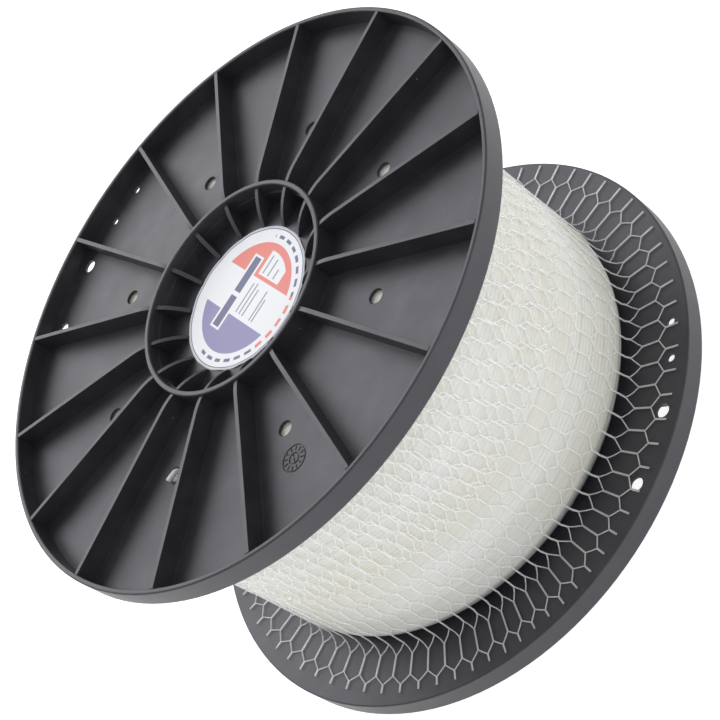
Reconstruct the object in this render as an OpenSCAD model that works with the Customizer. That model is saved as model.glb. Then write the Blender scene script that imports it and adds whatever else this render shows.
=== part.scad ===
// Large moulded reel of nylon line: two ribbed flanges on a barrel, an arbor
// tube, the wound line, the protective net over it and a round hub label.
// The axis of the reel is Z. The reel stands on the hub ring of its rear flange.

/* [Reel] */
// Outer diameter of both flanges
flange_d = 355; // [300:1:440]
// Clear width between the flanges, which the line fills
traverse = 163.2; // [120:0.1:200]
// Height of the rim above the inner face of its flange
flange_depth = 13.8; // [12:0.1:20]
// Outer diameter of the barrel and of the hub ring over it
barrel_d = 132; // [100:1:160]
// Bore for the spindle that the reel turns on
arbor_bore_d = 36; // [20:0.5:44]

/* [Flange moulding] */
// Thickness of the flange plate and of the hub floor
plate_t = 1.8; // [1.5:0.1:4]
// Thickness of the rim wall
rim_wall = 3; // [2:0.1:5]
// Rounding of the rim's edges
rim_round = 1; // [0.3:0.1:1.2]
// Number of radial ribs
rib_count = 16; // [8:2:24]
// Thickness of a rib
rib_t = 2.5; // [1.5:0.1:4]
// Direction of the first rib
rib_start = 8.7; // [0:0.1:22]
// How much higher a rib is by the hub than at the rim
rib_rise = 1; // [0:0.1:1.2]
// Angle through which a rib's top curves on its way down to the label
rib_turn = 45; // [20:1:75]
// Height of a rib's end over the hub floor, by the label
rib_end_h = 1.2; // [0.5:0.1:4]
// Distance outside the hub ring where that curve starts
rib_curve_lead = 10; // [4:0.5:30]
// Height of the hub ring above the rim
hub_proud = 1.2; // [0:0.1:4]
// Thickness of the hub ring's wall
ring_wall = 3; // [2:0.1:5]
// Width of the small step inside the hub ring
ring_step = 0.8; // [0:0.1:2]
// Depth of that step below the rim
ring_step_depth = 6.6; // [4:0.1:9]
// Depth of the hub floor below the rim, in the middle
floor_depth = 13.2; // [11:0.1:16]
// How much deeper the hub floor is by the hub ring
floor_fall = 1.6; // [0:0.1:3]

/* [Holes in the flanges] */
// Diameter of the holes where the line's inner end comes out
tail_hole_d = 9; // [4:0.1:16]
// Radius of the circle that these holes lie on
tail_hole_r = 106; // [85:1:130]
// Number of these holes
tail_hole_count = 8; // [2:1:8]
// Distance of the tie-off holes from the flange's edge
tie_hole_inset = 11.2; // [9:0.1:16]
// Diameter of the large tie-off holes
tie_large_d = 8.2; // [4:0.1:9]
// Angle between the two large holes of a pair
tie_large_pair = 14.9; // [8:0.1:16]
// Diameter of the small tie-off holes
tie_small_d = 4.8; // [2:0.1:6]
// Angle between the two small holes of a pair
tie_small_pair = 8.1; // [5:0.1:14]

/* [Date insert] */
// Diameter of the moulding date insert
date_d = 16; // [8:1:20]
// Distance of the insert's centre from the axis
date_r = 128; // [110:1:145]
// Depth of the insert's marks
date_mark = 0.4; // [0.2:0.1:0.8]

/* [Barrel and arbor] */
// Thickness of the barrel's wall
barrel_wall = 3; // [2.4:0.1:5]
// Depth of the flange collar that plugs into the barrel
collar_h = 12; // [8:0.5:20]
// Thickness of the collar's wall
collar_wall = 2.5; // [1.5:0.1:4]
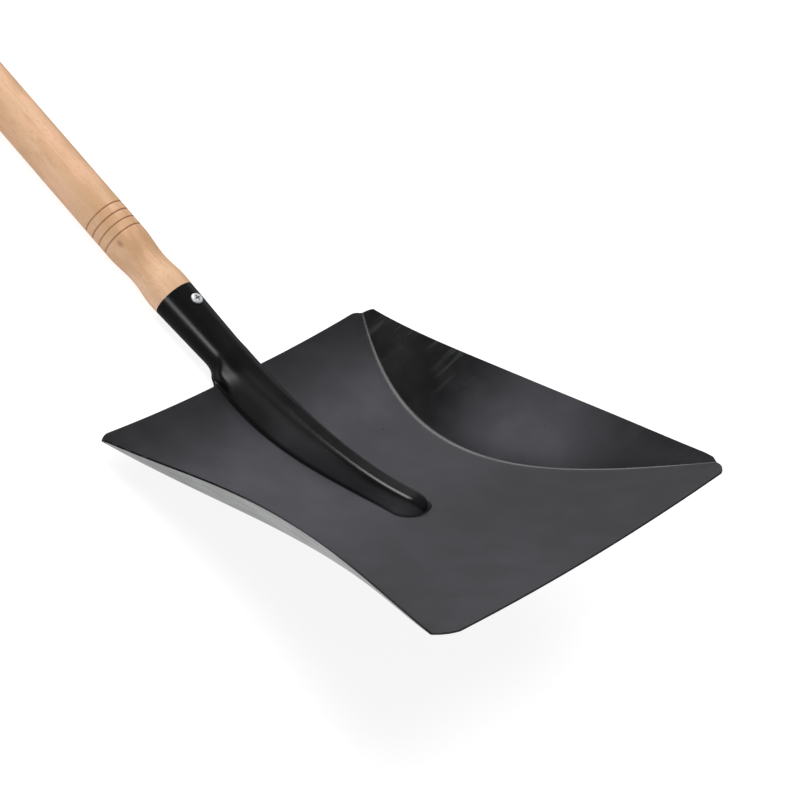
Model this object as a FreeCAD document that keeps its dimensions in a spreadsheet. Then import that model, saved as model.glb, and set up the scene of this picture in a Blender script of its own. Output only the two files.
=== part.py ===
# Pan shovel: one pressed sheet blade with a rolled socket, a turned wooden shaft and a cross-recess screw.
# Lying at rest: the shaft along X on the floor, the blade forward (+X) with its front edge tilted up.
import FreeCAD
import Part
import math
import os
import Sketcher
from FreeCAD import Vector

os.makedirs("parts", exist_ok=True)
doc = FreeCAD.newDocument("pan_shovel")

# ---------------------------------------------------------------- sizes, in millimetres and degrees
SIZES = [
    ("blade_length", 347.8), ("back_width", 324.0), ("front_width", 366.5), ("sheet", 1.5),
    ("back_slope", 0.535), ("front_slope", 0.305), ("back_cup", 6.6), ("front_cup", 7.0),
    ("crease_ratio_back", 0.971), ("crease_ratio_early", 0.562), ("crease_ratio_mid", 0.351),
    ("crease_ratio_late", 0.794), ("crease_ratio_front", 1.016), ("crease_radius", 5.0),
    ("wall_angle_back", 42.6), ("wall_angle_front", 46.1), ("wall_fade", 4.0),
    ("wall_back", 4.5), ("wall_early", 75.8), ("wall_mid", 107.8), ("wall_late", 42.7),
    ("wall_front", -6.0),
    ("back_corner", 16.0), ("front_corner", 19.0),
    ("rib_length", 194.0), ("rib_nose", 13.0), ("rib_crown", 7.5), ("rib_foot", 4.0),
    ("rib_height_early", 33.0), ("rib_height_late", 14.5), ("rib_height_end", 9.5),
    ("rib_half_back", 19.0), ("rib_half_early", 28.5), ("rib_half_late", 5.5), ("rib_half_end", 14.0),
    ("lift", 27.7), ("axis_rise", 8.8), ("socket_length", 73.5), ("socket_open", 15.0),
    ("root_radius", 15.8), ("root_crest", 17.2), ("root_foot", 3.5), ("rim_radius", 17.65),
    ("seam_gap", 1.0), ("notch", 4.0),
    ("shaft_radius", 18.0), ("shaft_length", 1200.0), ("end_round", 9.0),
    ("tenon_short", 3.0), ("tenon_clear", 0.15), ("tenon_edge", 1.5),
    ("collar_length", 12.0), ("collar_radius", 17.9), ("neck_radius", 16.0), ("neck_at", 31.5),
    ("neck_end", 59.5), ("neck_blend", 90.0),
    ("groove_at", 63.0), ("groove_pitch", 8.0), ("groove_half", 1.0), ("groove_depth", 0.7),
    ("screw_at", 16.0), ("screw_seat", 0.75), ("head_radius", 5.0), ("head_height", 2.8),
    ("head_edge", 1.0), ("shank_radius", 2.1), ("screw_length", 20.0), ("screw_tip", 4.0),
    ("tip_radius", 0.3),
    ("recess_half", 0.65), ("recess_reach", 2.7), ("recess_depth", 1.7),
    ("seat_clear", 0.3), ("hole_clear", 0.3), ("pilot_clear", 0.05),
]
sheet_cells = doc.addObject("Spreadsheet::Sheet", "sizes")
for row, (name, value) in enumerate(SIZES, start=1):
    sheet_cells.set("A%d" % row, name)
    sheet_cells.set("B%d" % row, str(value))
    sheet_cells.setAlias("B%d" % row, name)
doc.recompute()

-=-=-

_EXERCISE INSTRUCTIONS_
Look above and return each line of the records exactly, from the very first through the line with "its rear flange.", both included.

_SOLUTION FOR THIS TASK_
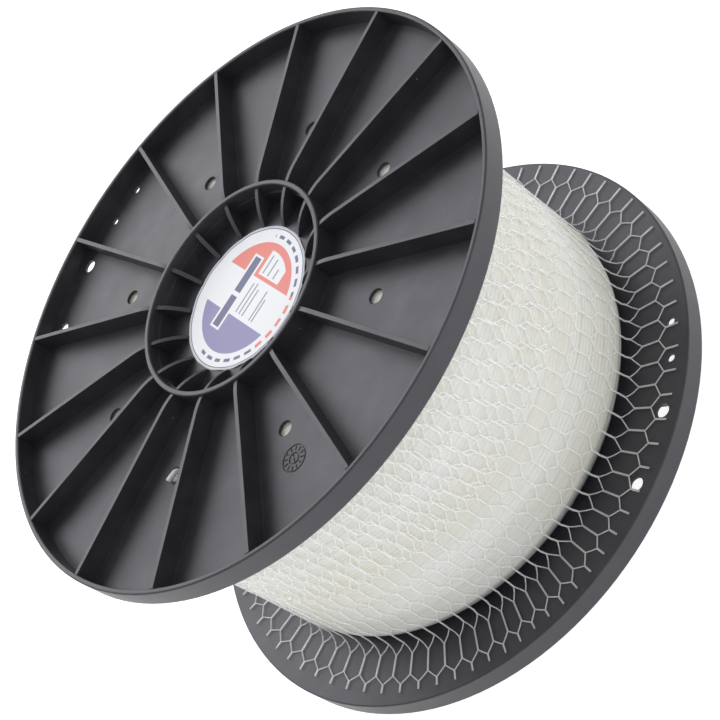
Reconstruct the object in this render as an OpenSCAD model that works with the Customizer. That model is saved as model.glb. Then write the Blender scene script that imports it and adds whatever else this render shows.
=== part.scad ===
// Large moulded reel of nylon line: two ribbed flanges on a barrel, an arbor
// tube, the wound line, the protective net over it and a round hub label.
// The axis of the reel is Z. The reel stands on the hub ring of its rear flange.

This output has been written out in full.